By Chelsey McNiel - Philanthropy Program Coordinator
This project has addressed the goal/objective of empowering families with the tools and skills needed to develop economically-viable and ecologically-sound agricultural enterprises: Since project implementation, Heifer China has assisted 434 families in the target villages of Weichang County. From this, 211 original families have received beef cattle and another 34 families received cattle through POG. The remaining families have been assisted through technical training and SHG formation. Project families better understand the connection between hygiene and human health, and are passing on this knowledge within their communities. Education and public services have improved as villagers attend Heifer trainings.

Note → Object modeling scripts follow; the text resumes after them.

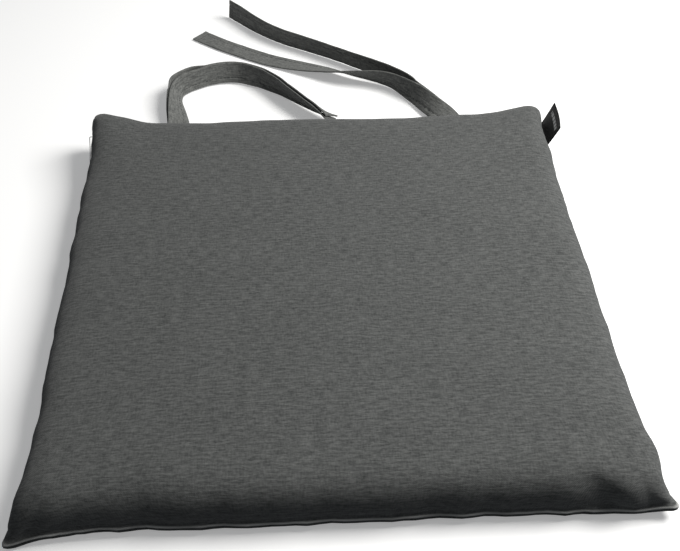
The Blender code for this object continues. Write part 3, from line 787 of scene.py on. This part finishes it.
def zip_opened(co, rises):
    """Where the rear seam is open for the zip, the cloth's edge is folded back to the opening."""
    x, y, z = co
    rear = smooth_step(y, 0.185, 0.192)
    open_here = rear * (1 - smooth_step(abs(x), ZIP_HALF_LENGTH - 0.002, ZIP_HALF_LENGTH + 0.004))
    if rises:
        top = SEAM_HEIGHT + 3 * ZIP_HALF_OPENING
        if z < top:
            share = (z - SEAM_HEIGHT) / (top - SEAM_HEIGHT)
            z += open_here * ZIP_HALF_OPENING * (1 - share)
    else:
        z -= open_here * ZIP_HALF_OPENING * max(z / SEAM_HEIGHT, 0.0) ** 2
    return Vector((x, y, z))


for name, node, places, faces, cloth, rises in (
    ("upper_panel", "cover_top_panel", top_places, top_faces, top_cloth, True),
    ("lower_panel", "cover_bottom_panel", bottom_places, bottom_faces, bottom_cloth, False),
):
    mesh = bpy.data.meshes.new(name)
    mesh.from_pydata([zip_opened(softened(co), rises) for co in places], [], faces)
    layer = mesh.attributes.new("cloth", "FLOAT_VECTOR", "POINT")
    for spot, value in zip(layer.data, cloth):
        spot.vector = value
    mesh.materials.append(cover_canvas)
    mesh.shade_smooth()
    panel = bpy.data.objects.new(name, mesh)
    bpy.context.scene.collection.objects.link(panel)
    thick = panel.modifiers.new("thickness", "SOLIDIFY")
    thick.thickness = CLOTH
    thick.offset = -1
    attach(panel, "pad")
    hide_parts(node)

# ---- Foam ----
# One slab of open-cell polyurethane foam, cut to the cover's shape with its edges rounded.
# It is cream coloured, and hidden unless the zip is open.
foam, foam_tree, foam_shader = new_material("foam", Sheen_Weight=0.2, Specular_IOR_Level=0.2)
foam_place = foam_tree.nodes.new("ShaderNodeTexCoord")
cells = foam_tree.nodes.new("ShaderNodeTexVoronoi")
cells.inputs["Scale"].default_value = 900.0
wire(foam_tree, foam_place, cells, "Vector", "Object")
pore = put_range(foam_tree, (cells, 0), 0.15, 0.75)
# The pore centres are coloured darker than the struts: painted shade in the hollows.
foam_tone = put_mix(foam_tree, (pore, 0), (0.42, 0.38, 0.28), (0.78, 0.74, 0.62))
wire(foam_tree, foam_tone, foam_shader, "Base Color", mix_result(foam_tone))
foam_dull = put_range(foam_tree, (cells, 0), 0.0, 1.0, 0.98, 0.88)
wire(foam_tree, foam_dull, foam_shader, "Roughness")
put_bump(foam_tree, foam_shader, (pore, 0), 0.0004, 0.7)
FOAM_CLEARANCE = 0.0038
UNDERSIDE_CLEARANCE = 0.0012
upper_foam = [
    (inset + FOAM_CLEARANCE, height - FOAM_CLEARANCE * smooth_step(height, 0.010, 0.034), corner, parts)
    for inset, height, corner, parts in TOP_LINES[4:]
]
first = upper_foam[0]
lower_foam = [
    first,
    (first[0], 0.0080, 0.0090, 2),
    (first[0] + 0.0030, 0.0040, 0.0100, 2),
    (first[0] + 0.0120, UNDERSIDE_CLEARANCE + 0.0003, 0.0130, 3),
    (0.0900, UNDERSIDE_CLEARANCE + 0.0003, 0.0200, 1),
]
bm = bmesh.new()
for lines in (upper_foam, lower_foam):
    places, faces, _ = cover_panel(lines, lines is upper_foam)
    verts = [bm.verts.new(softened(co)) for co in places]
    for face in faces:
        bm.faces.new([verts[i] for i in face])
bmesh.ops.remove_doubles(bm, verts=bm.verts, dist=0.00001)
foam_slab = link_mesh("foam_slab", bm, foam)
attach(foam_slab, "pad")
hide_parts("foam_core")

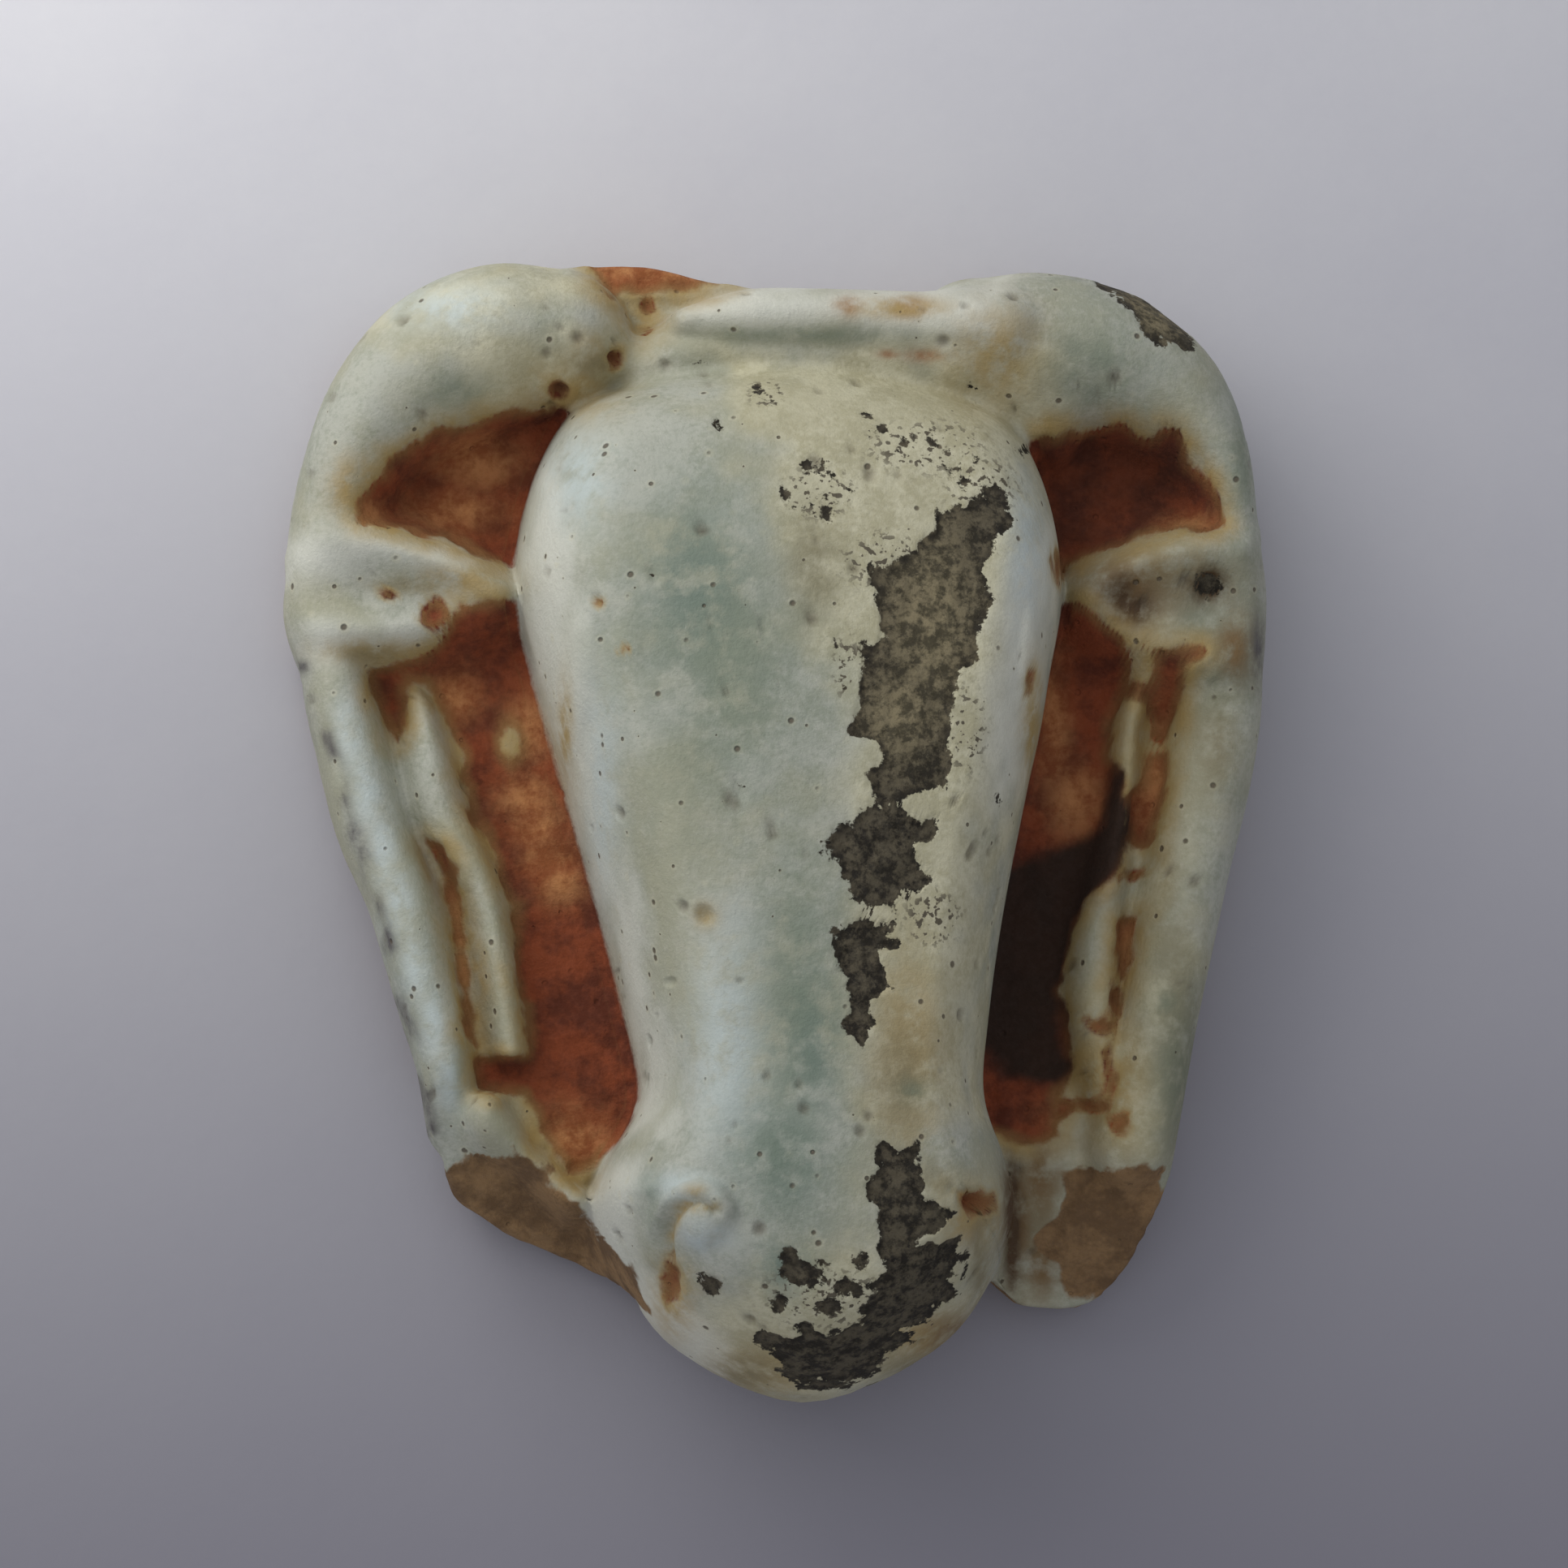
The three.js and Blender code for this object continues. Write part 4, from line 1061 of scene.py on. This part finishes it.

During this reporting period, eight trainings on cultivation and planting technology were provided for 687 participants. The topics included fodder nutrition, organic fertilizer and herb planting. Villagers have also applied training on common cattle diseases to improve animal welfare.
Oct 2, 2013
Zambia - Project Update Oct 2013
By Djondo Sikalangwe - Project Training Coordinator
Gift of Goats Help Woman Become Self-Reliant
Project Participant Lontiya was forced to rely on her husband’s support throughout their 24 years of marriage. She is unable to have children, and being childless in their community made her an outcast and topic of gossip. Cultural tradition allowed Lontiya’s husband, Sikasunda, to marry a second wife and now at 61 years old, he has three children. Lontiya became angry and bitter toward her husband and said she detested crossing paths with her rival. “I felt so isolated and lonely even when I was in a group of friends,” Lontiya said. “I thought my husband would accept my [bareness] but he spends most of his time with his younger wife.” Through Heifer International’s training on the 12 Cornerstones for Just and Sustainable Development, Lontiya learned to accept her reality and respond with actions of peace and reconciliation. In 2011, she also received seven goats that provide nutritious milk and manure for organic fertilizer. “The goats provide company, especially when I am alone,” Lontiya said. “They entertain me and are sometimes naughty because they are curious animals. They want to chew on everything around them.” After Passing on the Gift® (POG), Lontiya was able to sell two goats and buy agricultural inputs. When her home’s roof collapsed last year she bought iron sheets to replace the thatch roofing. Now, she finds satisfaction knowing she is a dependable wife and can share the benefits she earns with her husband. “This has brought profound joy in my life,” Lontiya said. Last year, she hosted a visiting U.S. team that came to learn more the project’s sucess. “My home is often visited by people from other countries—something I never imagined. I am always delighted to host and I hope they will come again,” Lontiya said. Lontiya said she is grateful for Heifer International’s support and is thankful it continues to enrich the lives of communities worldwide.
Sep 26, 2013
India - Project Update - Oct 2013
By Anjani Kumar Harsh - Field Assistant, Heifer India
During this reporting period, project participants have formed 30 original participant Self-help groups (SHGs), 30 first generation Pass on the Gift (POG) groups and 30 second generation POG groups. Original participants work together to form new POG groups and continue practicing POG despite members’ differences and background. Families in surrounding villages are willing to join Heifer SHGs because they see members’ positive behavioral changes due to Cornerstones training. Wheat farmers produced a larger harvest using the System of Wheat Intensification (SWI) method over their traditional methods. SWI training helped farmers learn modern wheat cultivation technology. One farmer’s 2.5 acres of land yielded about 1,400 to 1,600 pounds of wheat per acre. This project also collaborates with Sir Dorabji Tata Trust (SDTT) agriculture. Male members of 26 kisan clubs consist of 500 families and wives of farmers in SHG Groups. Their farm land is mostly sandy loam (soil consisting of sand, silt and clay). Specific agricultural packages are being developed to help farmers produce better harvests. Keshore cultivation has proven to be an income generating crop. Arjun Mahato of Belha village earned about 200,000 Indian Rupees (about $3,200) from one acre of the Keshore crop. Vegetable seeds are also given to all SHG members of original placement families. Vegetable cultivation has increased incomes about 2,500 Indian Rupees (about $40) per month, and nutrition levels of project families. Support for the Demonstration of Vegetable and Paddy is also given to the program participants. By System of Rice Intensification method 55 farmers planned to cultivate in 5 acre land.